-- Start Provided entries --

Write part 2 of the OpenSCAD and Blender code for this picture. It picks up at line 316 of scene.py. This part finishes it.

-- End Provided entries --
-- Start Provided entries --

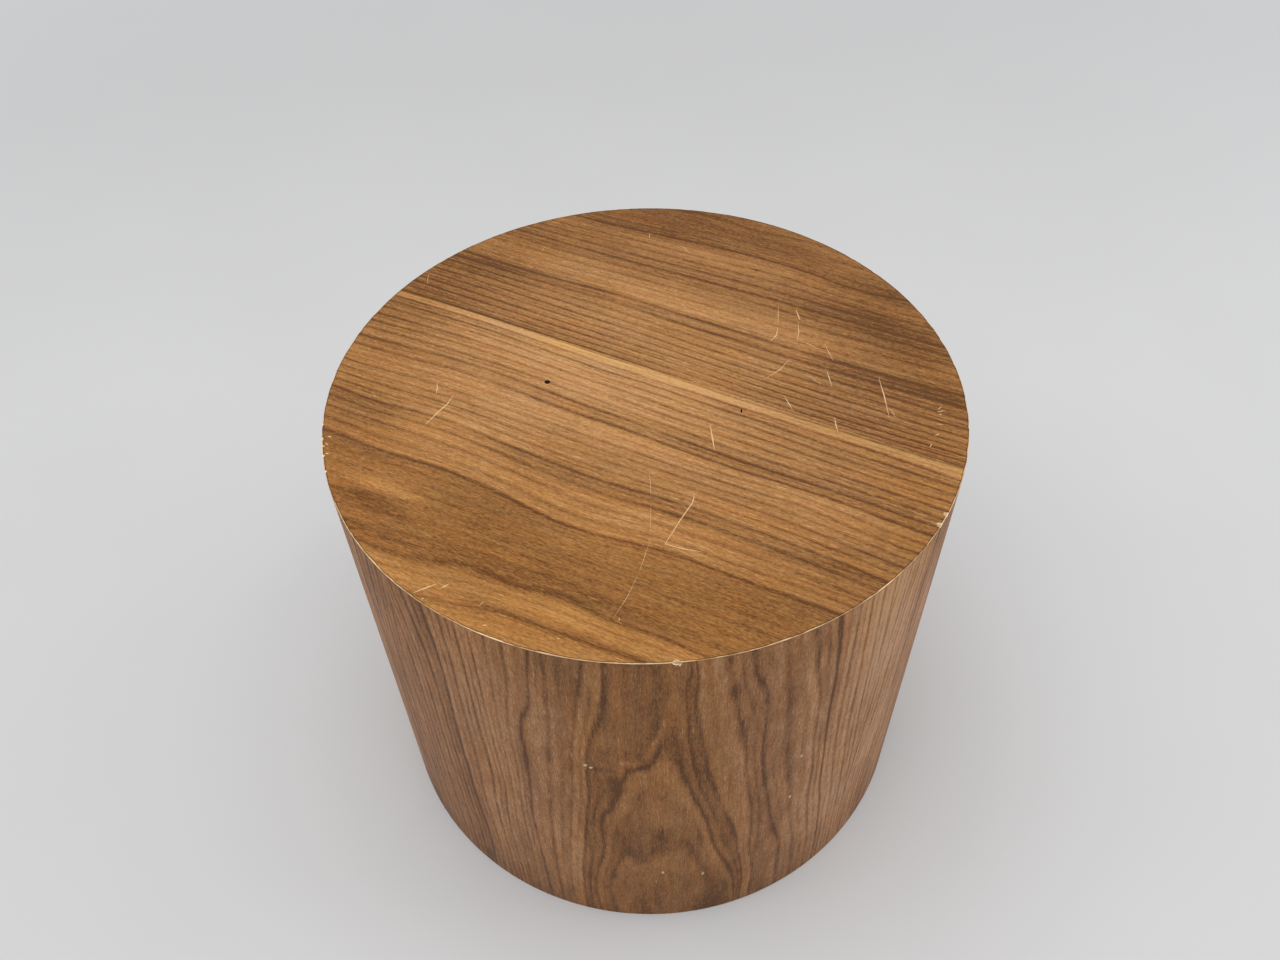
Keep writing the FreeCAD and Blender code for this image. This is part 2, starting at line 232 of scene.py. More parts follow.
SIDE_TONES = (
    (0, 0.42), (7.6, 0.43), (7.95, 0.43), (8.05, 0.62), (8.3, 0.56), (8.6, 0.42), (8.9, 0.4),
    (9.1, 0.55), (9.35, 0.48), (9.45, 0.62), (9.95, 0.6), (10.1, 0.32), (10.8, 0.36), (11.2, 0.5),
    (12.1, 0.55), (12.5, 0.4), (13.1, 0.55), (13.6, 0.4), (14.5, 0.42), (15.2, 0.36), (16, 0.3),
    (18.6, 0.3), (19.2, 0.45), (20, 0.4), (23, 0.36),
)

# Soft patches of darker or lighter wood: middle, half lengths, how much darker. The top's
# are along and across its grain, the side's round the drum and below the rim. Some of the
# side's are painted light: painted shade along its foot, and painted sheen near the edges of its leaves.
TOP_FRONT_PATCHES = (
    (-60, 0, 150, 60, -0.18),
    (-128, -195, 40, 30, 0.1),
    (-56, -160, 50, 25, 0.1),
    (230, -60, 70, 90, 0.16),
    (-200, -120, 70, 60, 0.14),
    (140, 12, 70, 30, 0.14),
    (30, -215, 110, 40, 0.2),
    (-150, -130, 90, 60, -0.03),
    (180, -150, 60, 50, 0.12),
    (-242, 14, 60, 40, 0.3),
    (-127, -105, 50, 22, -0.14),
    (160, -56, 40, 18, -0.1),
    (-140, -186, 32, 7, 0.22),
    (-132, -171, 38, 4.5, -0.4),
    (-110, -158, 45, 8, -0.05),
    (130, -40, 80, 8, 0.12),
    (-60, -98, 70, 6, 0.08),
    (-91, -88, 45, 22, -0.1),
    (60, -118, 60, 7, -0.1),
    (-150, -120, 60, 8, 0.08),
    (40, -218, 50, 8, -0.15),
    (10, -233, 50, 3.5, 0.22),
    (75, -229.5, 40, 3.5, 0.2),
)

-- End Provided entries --
-- Start Provided entries --

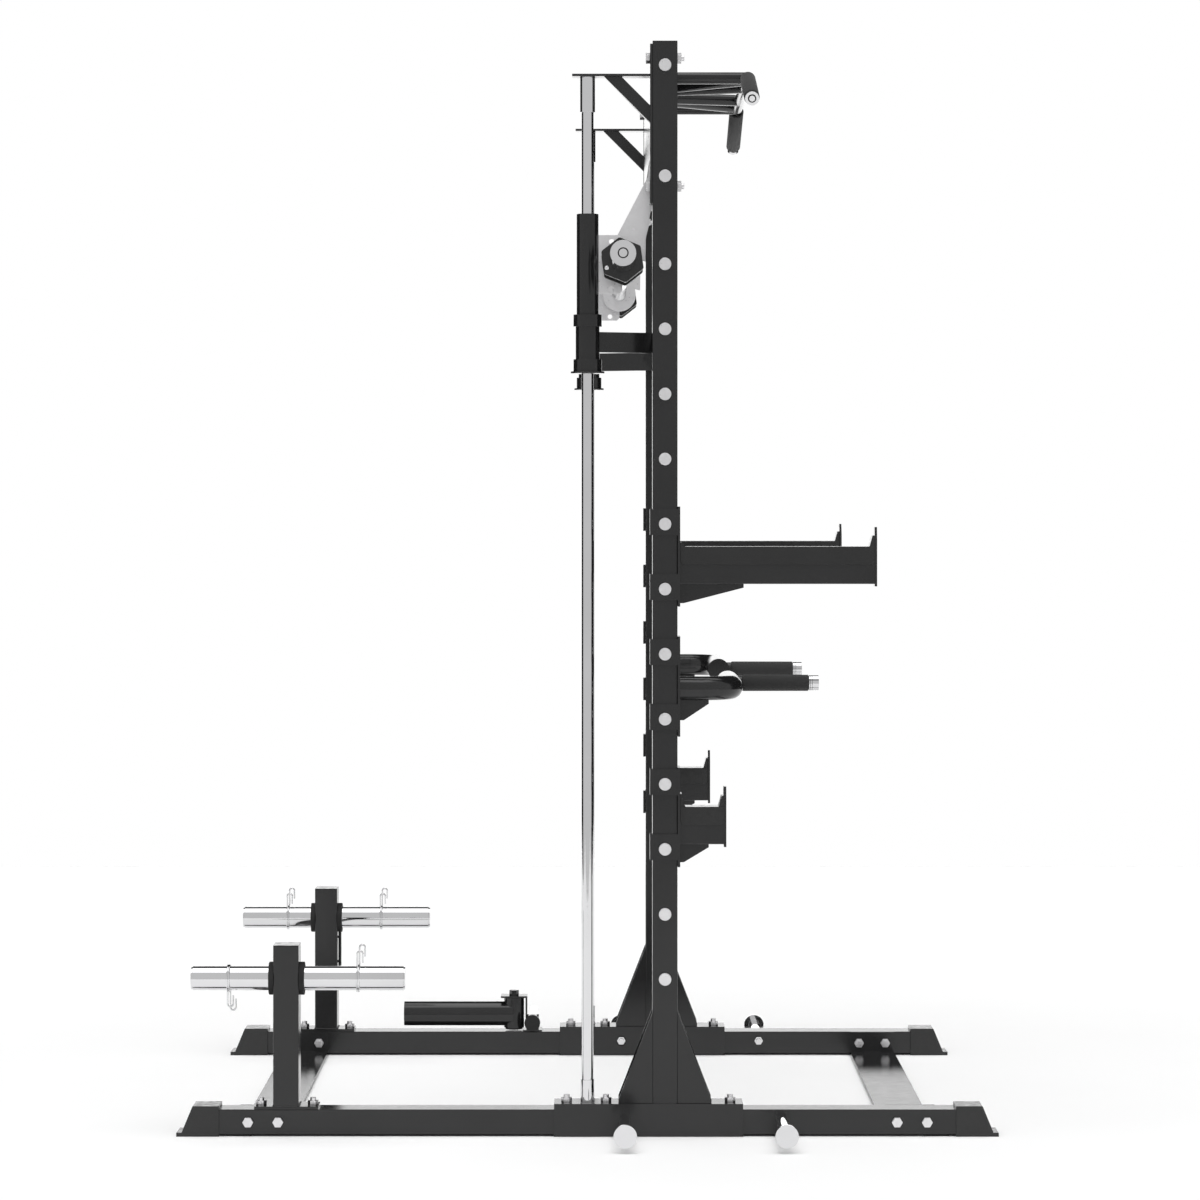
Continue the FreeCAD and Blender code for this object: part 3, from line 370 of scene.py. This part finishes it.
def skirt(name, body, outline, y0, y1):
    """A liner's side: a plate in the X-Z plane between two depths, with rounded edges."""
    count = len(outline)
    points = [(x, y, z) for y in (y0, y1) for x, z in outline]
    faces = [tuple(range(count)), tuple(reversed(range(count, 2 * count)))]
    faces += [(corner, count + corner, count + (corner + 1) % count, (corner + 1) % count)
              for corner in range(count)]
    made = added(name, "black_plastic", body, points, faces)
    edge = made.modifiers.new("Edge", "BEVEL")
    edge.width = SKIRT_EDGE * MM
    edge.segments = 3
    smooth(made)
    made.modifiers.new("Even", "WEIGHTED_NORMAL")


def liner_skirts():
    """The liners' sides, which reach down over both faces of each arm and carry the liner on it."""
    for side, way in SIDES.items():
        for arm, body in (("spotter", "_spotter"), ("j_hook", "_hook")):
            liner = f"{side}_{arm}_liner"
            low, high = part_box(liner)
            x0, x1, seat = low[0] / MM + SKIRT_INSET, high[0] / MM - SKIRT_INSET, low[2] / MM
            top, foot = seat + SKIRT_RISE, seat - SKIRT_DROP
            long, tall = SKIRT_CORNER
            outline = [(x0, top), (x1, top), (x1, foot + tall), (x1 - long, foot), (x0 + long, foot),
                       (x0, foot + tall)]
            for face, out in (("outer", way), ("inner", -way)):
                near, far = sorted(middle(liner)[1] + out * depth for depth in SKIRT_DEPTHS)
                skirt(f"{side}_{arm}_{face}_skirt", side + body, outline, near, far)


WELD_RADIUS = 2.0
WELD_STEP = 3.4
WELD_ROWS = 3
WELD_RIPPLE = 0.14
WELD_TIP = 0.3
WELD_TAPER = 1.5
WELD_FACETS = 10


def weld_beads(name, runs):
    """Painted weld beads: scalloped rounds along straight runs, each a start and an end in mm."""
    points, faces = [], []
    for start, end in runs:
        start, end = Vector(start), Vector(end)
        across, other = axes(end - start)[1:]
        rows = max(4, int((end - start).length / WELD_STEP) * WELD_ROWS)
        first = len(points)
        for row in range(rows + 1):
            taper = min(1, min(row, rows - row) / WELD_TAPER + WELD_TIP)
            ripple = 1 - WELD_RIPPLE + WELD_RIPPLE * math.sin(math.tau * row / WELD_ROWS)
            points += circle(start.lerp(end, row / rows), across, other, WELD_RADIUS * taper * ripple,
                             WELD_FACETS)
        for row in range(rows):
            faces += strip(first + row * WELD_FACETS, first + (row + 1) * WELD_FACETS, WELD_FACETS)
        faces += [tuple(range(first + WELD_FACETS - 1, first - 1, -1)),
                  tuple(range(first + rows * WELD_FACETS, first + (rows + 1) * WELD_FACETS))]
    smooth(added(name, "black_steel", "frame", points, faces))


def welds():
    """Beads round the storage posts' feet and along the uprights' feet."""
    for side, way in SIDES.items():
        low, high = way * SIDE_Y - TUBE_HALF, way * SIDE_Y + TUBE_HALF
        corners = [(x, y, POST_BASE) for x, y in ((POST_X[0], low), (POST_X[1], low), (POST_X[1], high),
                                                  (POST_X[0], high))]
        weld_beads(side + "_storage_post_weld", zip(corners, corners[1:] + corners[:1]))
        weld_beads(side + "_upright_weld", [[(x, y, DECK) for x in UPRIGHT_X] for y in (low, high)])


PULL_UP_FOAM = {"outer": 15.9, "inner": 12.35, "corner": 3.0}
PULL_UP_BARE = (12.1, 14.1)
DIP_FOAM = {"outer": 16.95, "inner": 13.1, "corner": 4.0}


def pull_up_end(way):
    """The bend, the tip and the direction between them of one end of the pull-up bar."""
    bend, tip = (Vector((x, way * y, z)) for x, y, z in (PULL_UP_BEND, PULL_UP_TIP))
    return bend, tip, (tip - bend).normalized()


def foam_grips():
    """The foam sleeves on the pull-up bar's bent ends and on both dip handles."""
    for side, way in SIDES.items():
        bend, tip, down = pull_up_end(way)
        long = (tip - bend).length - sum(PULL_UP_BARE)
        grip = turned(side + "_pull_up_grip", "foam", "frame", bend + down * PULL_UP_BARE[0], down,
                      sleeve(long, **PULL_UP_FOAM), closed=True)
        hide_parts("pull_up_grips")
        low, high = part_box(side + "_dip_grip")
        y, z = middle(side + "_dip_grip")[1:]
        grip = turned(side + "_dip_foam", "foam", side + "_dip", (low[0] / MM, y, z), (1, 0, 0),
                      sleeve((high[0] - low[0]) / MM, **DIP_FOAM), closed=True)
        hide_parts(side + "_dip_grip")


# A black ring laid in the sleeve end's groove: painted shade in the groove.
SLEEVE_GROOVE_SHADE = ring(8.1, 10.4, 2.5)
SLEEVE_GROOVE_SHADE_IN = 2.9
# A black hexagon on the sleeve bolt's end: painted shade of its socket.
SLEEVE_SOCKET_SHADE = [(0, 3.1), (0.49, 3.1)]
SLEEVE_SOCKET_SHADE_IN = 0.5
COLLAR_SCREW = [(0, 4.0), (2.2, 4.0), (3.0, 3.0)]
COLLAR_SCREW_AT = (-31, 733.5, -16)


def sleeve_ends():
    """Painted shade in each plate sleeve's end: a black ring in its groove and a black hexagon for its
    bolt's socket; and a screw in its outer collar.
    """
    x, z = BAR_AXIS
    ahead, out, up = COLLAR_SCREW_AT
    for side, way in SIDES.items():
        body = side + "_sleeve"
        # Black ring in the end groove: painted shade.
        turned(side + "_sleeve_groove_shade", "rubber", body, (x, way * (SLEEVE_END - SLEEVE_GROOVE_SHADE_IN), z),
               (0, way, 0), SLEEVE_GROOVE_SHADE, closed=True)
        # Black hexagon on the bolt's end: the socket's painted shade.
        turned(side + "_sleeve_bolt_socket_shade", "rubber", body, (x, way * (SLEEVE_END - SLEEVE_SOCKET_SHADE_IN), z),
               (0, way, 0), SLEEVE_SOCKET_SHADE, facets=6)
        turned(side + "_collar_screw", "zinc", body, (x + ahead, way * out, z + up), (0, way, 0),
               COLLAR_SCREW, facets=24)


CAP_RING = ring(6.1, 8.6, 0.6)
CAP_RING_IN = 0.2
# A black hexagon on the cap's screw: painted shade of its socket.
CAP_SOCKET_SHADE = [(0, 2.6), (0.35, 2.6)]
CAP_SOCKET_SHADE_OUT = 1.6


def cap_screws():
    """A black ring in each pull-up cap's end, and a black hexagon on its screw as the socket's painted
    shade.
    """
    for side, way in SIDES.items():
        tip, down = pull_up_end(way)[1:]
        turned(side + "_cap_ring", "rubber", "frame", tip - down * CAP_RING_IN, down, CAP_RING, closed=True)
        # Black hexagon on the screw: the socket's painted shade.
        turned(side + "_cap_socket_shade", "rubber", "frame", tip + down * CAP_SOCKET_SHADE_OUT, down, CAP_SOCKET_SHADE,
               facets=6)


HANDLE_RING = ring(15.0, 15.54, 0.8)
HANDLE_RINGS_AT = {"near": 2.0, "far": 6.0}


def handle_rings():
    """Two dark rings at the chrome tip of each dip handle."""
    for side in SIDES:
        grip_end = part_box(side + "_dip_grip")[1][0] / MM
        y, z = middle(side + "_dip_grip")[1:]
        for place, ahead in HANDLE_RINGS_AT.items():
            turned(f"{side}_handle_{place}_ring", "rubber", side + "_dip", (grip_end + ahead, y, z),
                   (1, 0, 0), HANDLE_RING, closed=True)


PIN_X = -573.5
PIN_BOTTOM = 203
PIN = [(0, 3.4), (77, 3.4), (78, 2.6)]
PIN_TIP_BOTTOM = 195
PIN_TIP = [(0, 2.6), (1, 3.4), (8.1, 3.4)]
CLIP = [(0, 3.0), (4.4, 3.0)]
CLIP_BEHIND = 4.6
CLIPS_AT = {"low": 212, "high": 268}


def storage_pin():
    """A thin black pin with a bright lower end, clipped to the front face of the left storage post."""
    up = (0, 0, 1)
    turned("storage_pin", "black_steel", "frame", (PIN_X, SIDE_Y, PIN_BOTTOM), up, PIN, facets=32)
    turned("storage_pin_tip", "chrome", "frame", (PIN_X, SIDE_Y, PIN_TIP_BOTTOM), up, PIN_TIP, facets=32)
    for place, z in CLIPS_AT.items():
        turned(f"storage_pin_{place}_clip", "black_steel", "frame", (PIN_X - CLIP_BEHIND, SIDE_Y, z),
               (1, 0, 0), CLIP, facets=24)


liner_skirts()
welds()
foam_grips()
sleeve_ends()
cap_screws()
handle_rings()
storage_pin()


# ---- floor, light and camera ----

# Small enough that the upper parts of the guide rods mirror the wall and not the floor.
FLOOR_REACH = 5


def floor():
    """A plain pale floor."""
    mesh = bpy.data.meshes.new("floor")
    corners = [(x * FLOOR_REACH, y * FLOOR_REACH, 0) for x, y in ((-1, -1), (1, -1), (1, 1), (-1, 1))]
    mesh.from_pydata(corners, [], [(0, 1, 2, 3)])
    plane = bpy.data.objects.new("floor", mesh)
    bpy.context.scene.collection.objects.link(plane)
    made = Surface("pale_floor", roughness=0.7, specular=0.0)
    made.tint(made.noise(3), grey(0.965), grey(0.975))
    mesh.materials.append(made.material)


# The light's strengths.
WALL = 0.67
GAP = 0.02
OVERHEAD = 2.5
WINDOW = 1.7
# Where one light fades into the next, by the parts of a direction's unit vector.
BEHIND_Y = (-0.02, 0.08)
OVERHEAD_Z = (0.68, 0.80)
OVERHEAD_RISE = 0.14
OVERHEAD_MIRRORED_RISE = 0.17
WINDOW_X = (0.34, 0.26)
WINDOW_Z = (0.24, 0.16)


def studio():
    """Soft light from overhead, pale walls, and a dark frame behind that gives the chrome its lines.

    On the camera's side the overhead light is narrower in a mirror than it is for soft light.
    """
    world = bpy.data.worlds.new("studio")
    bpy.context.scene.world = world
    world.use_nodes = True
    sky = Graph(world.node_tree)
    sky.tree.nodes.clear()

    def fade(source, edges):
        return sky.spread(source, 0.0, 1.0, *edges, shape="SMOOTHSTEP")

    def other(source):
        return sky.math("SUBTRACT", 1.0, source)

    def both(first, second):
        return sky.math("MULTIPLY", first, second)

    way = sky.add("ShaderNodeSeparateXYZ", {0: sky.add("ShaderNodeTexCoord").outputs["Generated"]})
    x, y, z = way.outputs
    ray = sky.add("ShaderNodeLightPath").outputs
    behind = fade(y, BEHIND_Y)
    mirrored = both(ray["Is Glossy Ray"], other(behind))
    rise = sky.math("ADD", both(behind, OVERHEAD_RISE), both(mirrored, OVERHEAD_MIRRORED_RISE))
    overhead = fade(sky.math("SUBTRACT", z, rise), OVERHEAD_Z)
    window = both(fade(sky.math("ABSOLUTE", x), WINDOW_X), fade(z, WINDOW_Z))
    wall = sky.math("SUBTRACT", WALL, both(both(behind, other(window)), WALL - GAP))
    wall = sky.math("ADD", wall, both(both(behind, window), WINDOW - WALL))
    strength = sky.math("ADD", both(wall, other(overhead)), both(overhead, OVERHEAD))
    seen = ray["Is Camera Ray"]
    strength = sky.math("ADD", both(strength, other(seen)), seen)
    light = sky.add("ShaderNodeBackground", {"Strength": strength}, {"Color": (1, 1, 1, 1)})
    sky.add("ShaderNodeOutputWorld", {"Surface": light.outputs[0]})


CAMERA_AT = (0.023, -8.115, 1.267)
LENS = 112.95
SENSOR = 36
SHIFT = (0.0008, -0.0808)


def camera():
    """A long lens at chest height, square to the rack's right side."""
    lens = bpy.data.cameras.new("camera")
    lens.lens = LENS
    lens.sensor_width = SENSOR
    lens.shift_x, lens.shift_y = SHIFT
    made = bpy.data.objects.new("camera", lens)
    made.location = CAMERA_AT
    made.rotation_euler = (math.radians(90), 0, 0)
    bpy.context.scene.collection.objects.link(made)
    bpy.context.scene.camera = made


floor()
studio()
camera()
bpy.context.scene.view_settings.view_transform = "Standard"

-- End Provided entries --

Task requirements:
Set down, without any change, only the lines from the line that holds "Continue the FreeCAD" through the line that holds "WELD_FACETS = 10", both lines included.

Solution to the problem:
Continue the FreeCAD and Blender code for this object: part 3, from line 370 of scene.py. This part finishes it.
def skirt(name, body, outline, y0, y1):
    """A liner's side: a plate in the X-Z plane between two depths, with rounded edges."""
    count = len(outline)
    points = [(x, y, z) for y in (y0, y1) for x, z in outline]
    faces = [tuple(range(count)), tuple(reversed(range(count, 2 * count)))]
    faces += [(corner, count + corner, count + (corner + 1) % count, (corner + 1) % count)
              for corner in range(count)]
    made = added(name, "black_plastic", body, points, faces)
    edge = made.modifiers.new("Edge", "BEVEL")
    edge.width = SKIRT_EDGE * MM
    edge.segments = 3
    smooth(made)
    made.modifiers.new("Even", "WEIGHTED_NORMAL")


def liner_skirts():
    """The liners' sides, which reach down over both faces of each arm and carry the liner on it."""
    for side, way in SIDES.items():
        for arm, body in (("spotter", "_spotter"), ("j_hook", "_hook")):
            liner = f"{side}_{arm}_liner"
            low, high = part_box(liner)
            x0, x1, seat = low[0] / MM + SKIRT_INSET, high[0] / MM - SKIRT_INSET, low[2] / MM
            top, foot = seat + SKIRT_RISE, seat - SKIRT_DROP
            long, tall = SKIRT_CORNER
            outline = [(x0, top), (x1, top), (x1, foot + tall), (x1 - long, foot), (x0 + long, foot),
                       (x0, foot + tall)]
            for face, out in (("outer", way), ("inner", -way)):
                near, far = sorted(middle(liner)[1] + out * depth for depth in SKIRT_DEPTHS)
                skirt(f"{side}_{arm}_{face}_skirt", side + body, outline, near, far)


WELD_RADIUS = 2.0
WELD_STEP = 3.4
WELD_ROWS = 3
WELD_RIPPLE = 0.14
WELD_TIP = 0.3
WELD_TAPER = 1.5
WELD_FACETS = 10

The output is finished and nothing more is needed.